Приезжая в указанное место, я говорила пароль, товарищ тоже должен был ответить, как в пароле указано.

Одевалась я всегда разнообразно. В каждую станицу, в каждое село я приходила одетая по-иному.

Очень трудно было ездить в Новороссийск. Из предосторожности я никогда не садилась в пассажирский вагон, а всегда ездила как спекулянтка — на угле, на крышах, с мешком на буферах. Напихаешь в мешок сверх прокламаций хлеба, семечек, старой обуви или еще какого-нибудь барахла, повесишь его на буфера и едешь так всю дорогу.

В Новороссийске явочная квартира была за Крепостной заставой у Марфуши (Крепостная улица, 23).

Помню мой первый туда приход.
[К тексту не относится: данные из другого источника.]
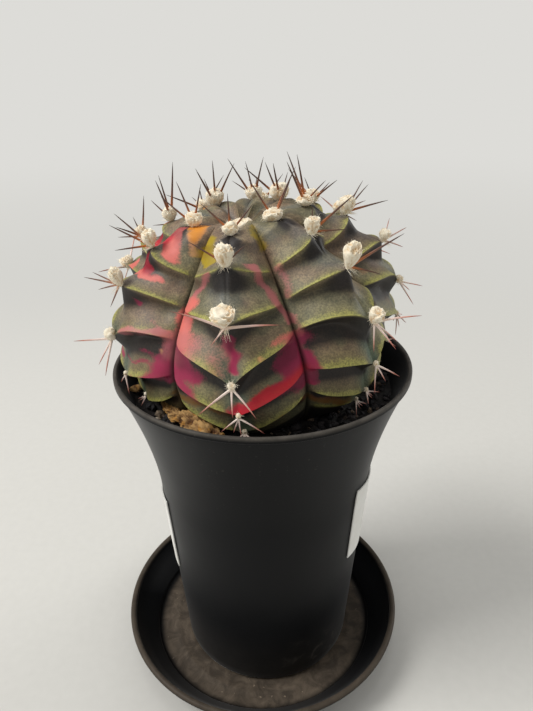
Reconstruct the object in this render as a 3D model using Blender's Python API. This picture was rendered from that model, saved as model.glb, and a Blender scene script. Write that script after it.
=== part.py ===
"""A variegated chin cactus on its own roots, in a tall black plastic pot on a matching saucer.

Units are metres and +Z is up. The origin is the middle of the saucer's flat underside, and the
plant's best side faces -Y. Angles round the plant are measured from -Y, positive towards +X.
"""

import math
import random

import bmesh
import bpy
from mathutils import Matrix, Vector, noise
from mathutils.bvhtree import BVHTree

MM = 0.001
SEAT_GAP = 0.3 * MM  # clearance between two pieces that touch
ROUND_STEPS = 56  # segments of a turned piece

# Saucer: a shallow dish with a sloping wall and a beaded rim.
SAUCER_FLOOR_RADIUS = 34.5 * MM
SAUCER_RIM_RADIUS = 44.1 * MM
SAUCER_HEIGHT = 11.9 * MM
SAUCER_FLOOR = 1.5 * MM
SAUCER_BEAD = 0.9 * MM
SAUCER_CHAMFER = 0.5 * MM

# Pot: a slow taper, a flared mouth and a narrow lip. It stands a little off the saucer's middle.
POT_PLACE = (1.3 * MM, 0.5 * MM)
POT_BASE = SAUCER_FLOOR + SEAT_GAP
POT_TOP = 99.3 * MM
POT_WALL = 1.2 * MM
POT_FLOOR = 1.5 * MM
POT_BASE_RADIUS = 26.45 * MM
POT_TAPER = 0.068
POT_CORNER = 1.2 * MM
FLARE_START = 64.0 * MM
FLARE_OUT = 6.9 * MM
FLARE_POWER = 1.75
LIP_RADIUS = 40.0 * MM
LIP_HEIGHT = 1.7 * MM
LIP_ROUNDING = 0.5 * MM
MIDDLE_HOLE_RADIUS = 3.0 * MM
DRAIN_HOLES = 6
DRAIN_HOLE_RADIUS = 2.4 * MM
DRAIN_CIRCLE = 15.0 * MM

# Label: a bare paper strip round the back of the pot, its ends a little higher than its middle.
LABEL_START = 52.0
LABEL_END = 297.0
LABEL_HEIGHT = 25.0 * MM
LABEL_BOTTOM = 34.5 * MM
LABEL_BOW = 5.0 * MM
LABEL_SKEW = 3.7 * MM
LABEL_THICKNESS = 0.25 * MM
LABEL_GAP = SEAT_GAP + 0.1 * MM

# Potting mix.
SOIL_LEVEL = 91.5 * MM
SOIL_ROUGHNESS = 0.8 * MM
SOIL_GRAIN = 6.0 * MM  # the size of its bumps
SOIL_EDGE = 2.0 * MM
SOIL_RINGS = 8
POCKET_WALL = 12.0 * MM  # the straight part of the pocket that the root sits in
# What lies on the mix: size, middle, turn about the vertical in degrees, colour.
BARK_COLOUR = (0.42, 0.27, 0.10)
GRAIN_COLOUR = (0.55, 0.50, 0.42)
LUMPS = {
    "bark_piece": ((20.0, 5.0, 3.6), (-17.9, -25.9, 94.2), -46.0, BARK_COLOUR),
    "bark_crumb": ((3.6, 2.6, 2.2), (-32.4, -5.5, 93.3), 20.0, BARK_COLOUR),
    "grain_left": ((1.5, 1.3, 1.1), (-24.8, -20.4, 92.6), 0.0, GRAIN_COLOUR),
    "grain_front": ((1.4, 1.1, 1.0), (6.0, -31.5, 92.6), 0.0, GRAIN_COLOUR),
}

# Cactus body: a squat superellipse, leaning a little, cut into ribs by deep grooves.
BODY_PLACE = Vector((-0.5 * MM, 0.5 * MM, 113.8 * MM))
BODY_RADIUS = 37.0 * MM
BODY_HALF_HEIGHT = 25.8 * MM
BODY_POWER = 0.583
CROWN_RISE = 0.7 * MM  # a low ring round the crown, at this share of the body's radius
CROWN_RING = 0.4
CROWN_RING_WIDTH = 0.2
CROWN_DIP = 4.0 * MM  # the hollow of the growing point, and its share of the body's radius
CROWN_HOLLOW = 0.22
CROWN_TUFT = 1.7 * MM
BACK_DROP = 4.0 * MM  # the crown's far side grew lower
LEAN = math.radians(10.6)
LEAN_TOWARDS = -38.7
# Each rib: its angle round the plant, and how far down from the crown each areole sits, in degrees.
RIBS = {
    "front": (-7.0, (10, 27, 57, 86, 105, 121)),
    "right": (47.3, (7, 23, 46, 76, 101, 122, 134)),
    "far_right": (87.4, (13, 30, 56, 83, 104, 123)),
    "back_right": (128.0, (9, 26, 50, 79, 102, 121)),
    "back": (169.0, (14, 29, 56, 84, 105, 122)),
    "back_left": (210.0, (10, 24, 48, 78, 101, 121)),
    "far_left": (250.4, (18, 39, 65, 91, 109, 124)),
    "left": (294.8, (8, 25, 49, 80, 104, 124)),
}
RIB_ORDER = ("front", "right", "far_right", "back_right", "back", "back_left", "far_left", "left")
LOWEST_LEVEL = 135  # where the ribs die away into the underside
UNDERSIDE_LEVEL = 168.0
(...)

Дверь мне открыла женщина. Говорю пароль: «У вас сдается в аренду гараж для автомобилей?»

Женщина отвечает: «Нет, не сдается, потому что дворик маленький».

Тогда я спрашиваю:

— Марфуша?

— Да, — отвечает женщина.

У Марфуши я всегда останавливалась и передавала ей все партийные поручения.

Так же я работала и в девятнадцатом году. За Новороссийском, в горах, были наши партизаны — красно-зеленые. Им тоже надо было доставлять сведения, воззвания и т. д.

Мы с Марфушей пробирались туда по тропинкам, по горам, по ущельям. Марфуша знала все посты, где всегда стояли наши часовые.

Один раз мы натолкнулись на отряд белых. Пришлось вернуться.

Переоделись мы до неузнаваемости, у одной старушки попросили козу с двумя козлятами и погнали их пасти. В корзине у нас с собой были «харчи»: сверху были насыпаны орехи, а внизу корзинки лежали документы.

Погнали мы коз.

Гоним и гоним.

Потом так начали их гнать, что козы, испугавшись, стали от нас удирать, — мы за ними. Так мы, обманув белых, благополучно прошли к красно-зеленым и передали все, что нужно было.

Ездила я в Вавиловку, под Таганрогом. Это было во время большого провала конспиративной квартиры, когда белые захватили типографию и арестовали многих товарищей.

Наши подпольные документы попали в контрразведку. Надо было немедленно выехать, сообщить всем организациям об этом. Члены подпольного комитета все выехали в Вавиловку. Там была явочная квартира, но когда они в Вавиловке все собрались, то и эта квартира провалилась, и ночью они перешли в шахту.